Карамзин и его окружение стремились организовать русский литературный язык по подобию языков Западной Европы, т. е. поставить литературный язык в такое же отношение к разговорной речи, какое имеет место в западноевропейских странах. Б.А. Успенский считает, что речь идет о стремлении перенести на русскую почву западноевропейскую (в качестве непосредственного ориентира - французскую) языковую и литературную ситуацию. Отсюда закономерно следует принципиальная установка на устную речь, т. е. на естественное употребление, а не на искусственные книжные нормы.
Принципиально важное значение в эстетике Карамзина и в его подходе к лингвистическим проблемам имеет критерий вкуса. "Приятность слога" объявляется отличительной чертой нового этапа русской литературы, и задача "истинных писателей" - показать, "как надобно выражать приятно некоторые, даже обыкновенные мысли". Вкус Карамзин понимает как "некоторое эстетическое чувство, нужное для любителей литературы", чувство, опирающееся на интуицию и "неизъяснимое для ума", чувство, которому в принципе невозможно научиться: "Не только дарование, но и самый вкус не приобретается: и самый вкус ест дарование. Учение образует, но не производит авторов". Апелляция к вкусу, таким образом, предполагает установку на употребление, а не на правила. Важной чертой понятия вкуса является его изменяемость: "вкус изменяется и в людях, и в народах". Изменяемость вкуса оправдывает изменение как литературы, так и литературного языка. Одним из основных факторов языковой эволюции признаются заимствования - явление в языке вполне естественное и неизбежное. Стремясь образовать новый литературный язык на национальной основе, "европеист" Карамзин вместе с тем энергично призывал писателей к заимствованиям иностранных слов и оборотов или к созданию по аналогии с ними новых русских слов. Многие из неологизмов Карамзина не могут не быть признаны удачными, это лучше всего доказывается тем, что они прочно удержались в языке.

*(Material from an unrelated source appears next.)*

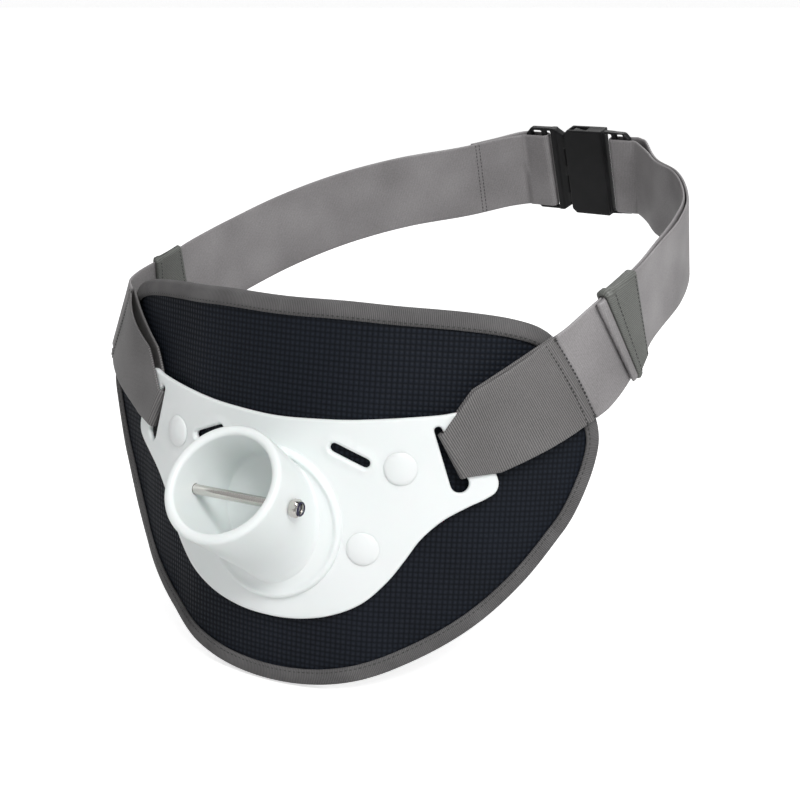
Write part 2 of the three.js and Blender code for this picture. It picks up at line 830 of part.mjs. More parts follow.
// The buckle's frame: along the strap, up, and towards the waist
const buckleCentre = routePoint(BUCKLE_PLACE);
const buckleTurn = THREE.MathUtils.degToRad(buckleAngle);
const buckleAlong = new THREE.Vector3(Math.cos(buckleTurn), 0, 0)
  .addScaledVector(beltBack, Math.sin(buckleTurn))
  .addScaledVector(beltUp, Math.tan(THREE.MathUtils.degToRad(buckleClimb)))
  .normalize();
const buckleUp = beltUp.clone().addScaledVector(buckleAlong, -beltUp.dot(buckleAlong)).normalize();
const buckleInwards = new THREE.Vector3().crossVectors(buckleAlong, buckleUp);

function onBuckle(along, up, inwards) {
  return buckleCentre.clone()
    .addScaledVector(buckleAlong, along)
    .addScaledVector(buckleUp, up)
    .addScaledVector(buckleInwards, inwards);
}

// The strap's middle line on one side, from the corner seam to the bar that it turns round
function beltLine(side) {
  const seam = seamFrame(side);
  const exitReach = seamReach / 2 + clearance + webbingWidth * 0.16;
  const exit = seam.centre.clone().addScaledVector(seam.onward, exitReach);
  const bar = side > 0 ? femaleTurnBar : maleTurnBar;
  const entry = (side > 0 ? femaleEndBar : maleEndBar) + side * (buckleBarRadius + 1);
  const rows = side > 0 ? RIGHT_ROUTE : LEFT_ROUTE;
  const curve = new THREE.CatmullRomCurve3(
    [
      seamCentre3(side),
      place(exit.x, exit.y, wingFrontOut),
      ...rows.map(routePoint),
      onBuckle(entry + side * straightLead, -strapSag, 0),
      onBuckle(entry, -strapSag, 0),
    ],
    false,
    "centripetal",
  );
  curve.arcLengthDivisions = 1500;
  const curveLength = curve.getLength();
  const seamEnd = (half) => {
    const point = seam.centre.clone().addScaledVector(seam.onward, seamReach / 2);
    point.addScaledVector(seam.up, half);
    return place(point.x, point.y, wingFrontOut);
  };
  const seamUp = seamEnd(webbingWidth / 2).sub(seamEnd(-webbingWidth / 2)).normalize();
  return { side, curve, curveLength, length: curveLength + Math.abs(bar - entry), entry, seamUp };
}

// A place on the strap at a distance from the seam: middle, up the width and away from the waist
function onBelt(line, distance) {
  const past = distance - line.curveLength;
  const share = THREE.MathUtils.clamp(distance / line.curveLength, 0, 1);
  const inBuckle = past >= 0;
  const middle = inBuckle
    ? onBuckle(line.entry - line.side * past, -strapSag, 0)
    : line.curve.getPointAt(share);
  const along = inBuckle
    ? buckleAlong.clone().multiplyScalar(-line.side)
    : line.curve.getTangentAt(share);
  const blend = smooth(distance / (webbingWidth * 1.4));
  const up = line.seamUp.clone().lerp(beltUp, blend);
  const squareness = smooth(distance / keeperStart);
  up.addScaledVector(along, -up.dot(along) * squareness).normalize();
  const away = new THREE.Vector3().crossVectors(along, up).normalize();
  if (away.dot(middle.clone().sub(waistCentre())) < 0) away.negate();
  return { middle, up, away };
}

function waistCentre() {
  return new THREE.Vector3(0, waistBehindPlate, waistAbovePlate);
}

// How far a layer stands off the middle line: spread apart at the buckle's bar
function spread(line, distance, far) {
  const blend = smooth((line.curveLength - distance) / spreadLength);
  return lerp(strapOffBar, far, blend);
}

// Distances from the seam at which every layer and the keeper have a station in common
function beltMarks(line) {
  const keeperEnd = keeperStart + keeperLength;
  const marks = [];
  for (const [from, to, step] of [
    [0, keeperStart, beltStep],
    [keeperStart, keeperEnd, keeperLength / keeperSteps],
    [keeperEnd, line.curveLength, beltStep],
    [line.curveLength, line.length, beltStep],
  ]) {
    const count = Math.round((to - from) / step);
    for (let i = 0; i < count; i++) marks.push(lerp(from, to, i / count));
  }
  return [...marks, line.length];
}

function beltStation(line, distance, offset, thickness) {
  const { middle, up, away } = onBelt(line, distance);
  return { middle: middle.addScaledVector(away, offset), up, away, thickness };
}

// Waist strap: in from the seam, round the buckle's bar, and back outside as a second layer
function waistStrap(side) {
  const line = beltLine(side);
  const marks = beltMarks(line);
  const stations = marks.map((distance) => {
    return beltStation(line, distance, -spread(line, distance, 0), webbingThickness);
  });
  const bar = side > 0 ? femaleTurnBar : maleTurnBar;
  for (let i = 1; i < turnSteps; i++) {
    const angle = (Math.PI * i) / turnSteps;
    const radial = buckleAlong.clone().multiplyScalar(-side * Math.sin(angle))
      .addScaledVector(buckleInwards, Math.cos(angle));
    stations.push({
      middle: onBuckle(bar, -strapSag, 0).addScaledVector(radial, strapOffBar),
      up: buckleUp.clone(),
      away: radial.clone().negate(),
      thickness: webbingThickness,
    });
  }
  const hemStart = side > 0 ? keeperStart - clearance : line.length - sewnTailLength;
  const far = webbingThickness + layerGap;
  for (const distance of [...marks.filter((mark) => mark > hemStart).reverse(), hemStart]) {
    stations.push(flipped(beltStation(line, distance, spread(line, distance, far), webbingThickness)));
  }
  if (side > 0) {
    const hemOffset = webbingThickness / 2 + layerGap + hemThickness / 2;
    for (const distance of [hemStart - hemStep, hemStart - hemLength]) {
      stations.push(flipped(beltStation(line, distance, hemOffset, hemThickness)));
    }
  }
  const skin = (outer) => {
    return stations.map(({ middle, up, away, thickness }) => {
      return [-1, 1].map((column) => {
        return middle.clone()
          .addScaledVector(up, (column * webbingWidth) / 2)
          .addScaledVector(away, (outer * thickness) / 2);
      });
    });
  };
  return sheetGeometry(skin(1), skin(-1));
}

// After the turn the webbing's outer face looks the other way
function flipped(station) {
  return { ...station, away: station.away.clone().negate() };
}

// Keeper: a flat sleeve round the strap's layers near the pad's corner
function keeper(side) {
  const line = beltLine(side);
  const outerLayer = side > 0 ? webbingThickness + layerGap : 0;
  const low = -(webbingThickness / 2 + clearance);
  const high = outerLayer + webbingThickness / 2 + clearance;
  const tall = webbingWidth / 2 + 2 * clearance;
  const corners = [
    { away: low, up: -tall, grow: [-1, -1] },
    { away: high, up: -tall, grow: [1, -1] },
    { away: high, up: tall, grow: [1, 1] },
    { away: low, up: tall, grow: [-1, 1] },
  ];
  const sections = corners.map((corner) => {
    const point = (i, wall) => {
      const distance = keeperStart + (keeperLength * i) / keeperSteps;
      const { middle, up, away } = onBelt(line, distance);
      return middle
        .addScaledVector(away, corner.away + corner.grow[0] * wall)
        .addScaledVector(up, corner.up + corner.grow[1] * wall);
    };
    const inside = Array.from({ length: keeperSteps + 1 }, (_, i) => point(i, 0));
    const outside = inside.map((_, i) => point(keeperSteps - i, keeperWall));
    return [...inside, ...outside];
  });
  return ringGeometry(sections);
}

// Buckle pieces are drawn flat, along the strap and up, then stood in the buckle's frame
function slab(points, holes, thickness) {
  const shape = new THREE.Shape(points.map(([x, y]) => new THREE.Vector2(x, y)));
  shape.holes = holes.map((hole) => new THREE.Path(hole.map(([x, y]) => new THREE.Vector2(x, y))));
  const geometry = new THREE.ExtrudeGeometry(shape, { depth: thickness, bevelEnabled: false });
  geometry.translate(0, 0, -thickness / 2);
  return solid(geometry);
}

function rectangle(left, right, low, high) {
  return [[left, low], [right, low], [right, high], [left, high]];
}

function barAlongUp(along, length) {
  const geometry = new THREE.CylinderGeometry(buckleBarRadius, buckleBarRadius, length, 16);
  geometry.translate(along, 0, 0);
  return solid(geometry);
}

function inBuckleFrame(body) {
  const geometry = geometryFrom(body);
  const frame = new THREE.Matrix4().makeBasis(buckleAlong, buckleUp, buckleInwards);
  frame.setPosition(buckleCentre);
  return geometry.applyMatrix4(frame);
}

const strapWindow = webbingWidth / 2 + strapSag + clearance;

function buckleMale() {
  const half = strapWindow + maleRail;
  const left = maleEndBar - buckleBarRadius;
  const neck = half - prongWidth - femaleWall - 1;
  const shoulderStart = maleShoulder - 1.5 * buckleCorner;
  const plate = [
    [left + buckleCorner, -half], [shoulderStart, -half], [maleShoulder, -half + buckleCorner],
    [maleShoulder, half - buckleCorner], [shoulderStart, half], [left + buckleCorner, half],
    [left, half - buckleCorner], [left, -half + buckleCorner],
  ];
  const windowHole = rectangle(maleEndBar + buckleBarRadius, maleSlotEnd, -strapWindow, strapWindow);
  const base = slab(plate, [windowHole], railThickness);
  const tongueOutline = rectangle(maleShoulder - 1, prongTip - prongWidth, -prongWidth / 2, prongWidth / 2);
  const tongue = slab(tongueOutline, [], prongThickness);
  const shoulder = slab(rectangle(maleSlotEnd, shoulderStart, -half, half), [], maleThickness);
  let body = base.add(shoulder).add(barAlongUp(maleTurnBar, 2 * strapWindow + 2)).add(tongue);
  for (const side of [1, -1]) {
    const inner = neck - prongWidth / 2;
    const outer = neck + prongWidth / 2;
    const arm = [
      [maleShoulder - 1, inner], [windowEnd, inner], [prongTip, inner + 1],
      [prongTip, outer], [windowEnd - 1, outer], [windowEnd - 1, half - 1.5],
      [windowStart + 2, half], [windowStart + 1, outer], [maleShoulder - 1, outer],
    ].map(([x, y]) => [x, side * y]);
    body = body.add(slab(side > 0 ? arm : arm.reverse(), [], prongThickness));
  }
  return inBuckleFrame(body);
}

function buckleFemale() {
  const half = strapWindow + femaleRail;
  const end = femaleEndBar + buckleBarRadius;
  const body = [
    [femaleMouth, -half + 3], [femaleMouth + 3, -half], [femaleEnd, -half],
    [femaleEnd, half], [femaleMouth + 3, half], [femaleMouth, half - 3],
  ];
  const cavityHalf = half - femaleWall;
  const cavity = slab(
    rectangle(femaleMouth - 1, prongTip + 1.5, -cavityHalf, cavityHalf),
    [],
    femaleThickness - 2 * femaleWall,
  );
  const windowCut = slab(
    rectangle(windowStart, windowEnd, -half - 1, half + 1),
    [],
    femaleThickness - 2 * femaleWall,
  );
  const frame = [
    [femaleEnd - 1, -half + 0.6], [end - 3, -half + 1.6], [end, -half + 5],
    [end, half - 5], [end - 3, half - 1.6], [femaleEnd - 1, half - 0.6],
  ];
  const openings = [
    rectangle(femaleEnd + 1, femaleEndBar - buckleBarRadius, -strapWindow, strapWindow),
  ];
  const rails = slab(frame, openings, railThickness);
  const solidBody = slab(body, [], femaleThickness).subtract(cavity).subtract(windowCut);
  return inBuckleFrame(solidBody.add(rails).add(barAlongUp(femaleTurnBar, 2 * strapWindow + 2)));
}

// The waist opening's middle, seen from the flange's centre
const waistBehindPlate = (plateThickness + padThickness + buckleCentre.y) / 2;
const waistAbovePlate = seamCentre3(1).z
  + (waistBehindPlate - seamCentre3(1).y) * Math.tan(tilt);

const finishes = {
  pad_cloth: { color: 0x171b22, roughness: 0.75, metalness: 0 },
  binding_tape: { color: 0x5b5858, roughness: 0.85, metalness: 0 },
  webbing: { color: 0x6a6663, roughness: 0.7, metalness: 0 },
  keeper_tape: { color: 0x62645f, roughness: 0.8, metalness: 0 },
  white_plastic: { color: 0xe9f0ee, roughness: 0.35, metalness: 0 },
  black_plastic: { color: 0x1c1d1f, roughness: 0.45, metalness: 0 },
  stainless: { color: 0xb9b4ab, roughness: 0.25, metalness: 1 },
  nylon_insert: { color: 0x15163a, roughness: 0.4, metalness: 0 },
};

const belt = new THREE.Group();
belt.position.set(0, -waistBehindPlate, -waistAbovePlate);

function addPiece(name, geometry, finish) {
  const mesh = new THREE.Mesh(geometry, new THREE.MeshStandardMaterial(finishes[finish]));
  mesh.name = name;
  belt.add(mesh);
}

addPiece("pad", pad(), "pad_cloth");
addPiece("pad_binding", padBinding(), "binding_tape");
addPiece("gimbal_plate", gimbalPlate(), "white_plastic");
addPiece("cross_pin", crossPin(), "stainless");
addPiece("lock_nut", lockNut(), "stainless");
addPiece("lock_nut_insert", lockNutInsert(), "nylon_insert");
for (const [sideName, side] of [["left", -1], ["right", 1]]) {
  for (const [rowName, row] of Object.entries(RIVETS)) {
    addPiece(`rivet_cap_${rowName}_${sideName}`, rivetCap(row, side), "white_plastic");
  }
  addPiece(`wing_strap_${sideName}`, wingStrap(side), "webbing");
  addPiece(`waist_strap_${sideName}`, waistStrap(side), "webbing");
  addPiece(`keeper_${sideName}`, keeper(side), "keeper_tape");
}
addPiece("buckle_male", buckleMale(), "black_plastic");
addPiece("buckle_female", buckleFemale(), "black_plastic");

const part = new THREE.Group();
part.add(belt);

export default part;
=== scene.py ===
# %% [markdown]
# # A fishing fighting belt
# A padded apron lies against the hips, a moulded plate with a gimbal cup takes the butt of the
# rod, and webbing runs round the waist to a side release buckle.
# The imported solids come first: they are the frame that every dressed piece has to fit.

# %% Load the frame
import math

import bmesh
import bpy
import numpy as np
from mathutils import Matrix, Vector
from mathutils.geometry import delaunay_2d_cdt


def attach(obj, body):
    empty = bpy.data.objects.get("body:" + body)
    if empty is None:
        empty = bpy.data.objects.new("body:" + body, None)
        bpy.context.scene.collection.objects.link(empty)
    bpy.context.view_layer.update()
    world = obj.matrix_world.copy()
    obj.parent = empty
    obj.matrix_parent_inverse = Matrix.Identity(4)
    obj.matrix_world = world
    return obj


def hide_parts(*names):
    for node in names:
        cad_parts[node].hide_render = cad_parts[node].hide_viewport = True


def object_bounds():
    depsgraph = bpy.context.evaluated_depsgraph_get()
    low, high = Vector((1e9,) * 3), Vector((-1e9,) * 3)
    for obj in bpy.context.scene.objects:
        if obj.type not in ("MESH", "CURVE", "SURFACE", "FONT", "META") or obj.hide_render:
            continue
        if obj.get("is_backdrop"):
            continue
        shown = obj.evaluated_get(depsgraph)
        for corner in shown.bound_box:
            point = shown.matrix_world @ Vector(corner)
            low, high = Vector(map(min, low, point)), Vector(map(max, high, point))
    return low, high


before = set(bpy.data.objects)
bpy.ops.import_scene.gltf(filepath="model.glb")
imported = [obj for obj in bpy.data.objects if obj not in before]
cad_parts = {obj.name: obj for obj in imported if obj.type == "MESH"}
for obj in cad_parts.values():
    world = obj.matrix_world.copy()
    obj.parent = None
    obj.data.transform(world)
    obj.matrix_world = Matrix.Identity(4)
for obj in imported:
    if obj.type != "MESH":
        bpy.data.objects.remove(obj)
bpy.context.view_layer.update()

# %% [markdown]
# ## The body curve
# Plate, pad and the straps' sewn ends all lie on one surface: a cylinder as wide as a waist,
# leaning forward at the bottom. A place on it is told by three numbers in millimetres: aside
# (round the curve), level (up it) and out (away from the body). One function turns them into a
# point, so that each piece can be drawn flat and then laid on the wearer.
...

Стремясь изменить эту ситуацию, Карамзин вводил в свои стихи и прозу множество сочинённых им новых слов по образцу французских эквивалентов. Эти слова стали широко входить не только в литературу, но и в живую речь образованных людей и в дальнейшем начали восприниматься как коренные русские слова: вкус, стиль, оттенок, влияние, моральный, эстетический, энтузиазм, меланхолия, трогательный, интересный, занимательный, существенный, сосредоточенный, утончённый, начитанность, потребность, промышленность и др. С помощью этих слов оказалось возможно достаточно точное выражение новых понятий, появившихся в литературе, тонких душевных состояний и настроений. Прекрасные образцы нового «языка чувств» мы находим в произведениях Карамзина-сентименталиста, например в его повести «Бедная Лиза». Стиль этого автора, легкий, изящный, выгодно отличался от довольно тяжеловесного языка Радищева.
Русский деревенский быт, сарафаны и бороды, так умилявшие Шишкова, вызывают у Карамзина только насмешку: для него это лишь проявления узколобого национализма, который жалок на фоне величественной картины общечеловеческой культуры: «Мы не таковы, как брадатые предки наши: тем лучше! Грубость наружная и внутренняя, невежество, праздность, скука были их долею в самом вышшем состоянии: для нас открыты все пути к утончению разума и к благородным душевным удовольствиям. Все национальное ничто пред человеческим». Если Шишков глубоко сожалеет о разрыве между народом и высшими сословиями, то Карамзин смеется над бородами, радуется, что хотя бы образованная группа, «вышшее состояние», приобщилась к утонченной европейской культуре, а шишковские исконные русские добродетели для Карамзина лишь «грубость наружная и внутренняя, невежество, праздность, скука».